Physics Education research is a young field with a strong tradition in many countries. However, it has only recently received full recognition of its specificity and relevance for the growth and improvement of the culture of Physics in contemporary Society for different levels and populations.
This may be due on one side to the fact that teaching, therefore education, is part of the job of university researchers (whatever their research field) and it has often been implicitly assumed (not always correctly) that the competences required for good research activity also guarantee good teaching practice.
On the other side, and perhaps more important, is the fact that the problems to be afforded in doing research in education are complex problems that require a knowledge base not restricted to the disciplinary physics knowledge but enlarged to include cognitive science, communication science, history and philosophy.

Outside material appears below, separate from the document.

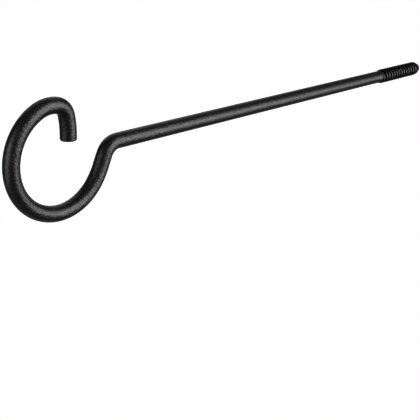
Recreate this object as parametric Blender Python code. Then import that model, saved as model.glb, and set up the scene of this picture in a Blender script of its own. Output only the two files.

This complexity is partially conveyed in the organization of this School. The themes of the lectures presented in the Course and reproduced in these Proceedings look at some of the facets of the problem by considering the interplay of the development of cognitive models for learning Physics (Redish, diSessa, Hammer, Otero) with some reflections on the Physics contents for contemporary and future society (Vicentini, Guidoni) with the analysis of teaching strategies (Viennot, Mestre, Thornton, Heron) and the role of experiments (Euler, Pintó), the issue of assessment (Black) and cultural aspects (Grimellini).
Information was also given on the organizations involved in connecting various aspects of Physics Education: the International Commission on Physics Education (Sahm), the European Physical Society (Tibell), the European Physics Education Network (Ferdinande).
During the School a poster session was organized and some of the students presented their work. A small number of the poster presentations is also reproduced in the Proceedings and we end with a report on the Round Table final discussion where the facets of the problem were critically examined in the perspective of the convergence of future research lines.
We thank the Italian Physical Society for giving us the opportunity to present to Physicists at large our research field and we hope that some of the results will be useful to them in their university teaching.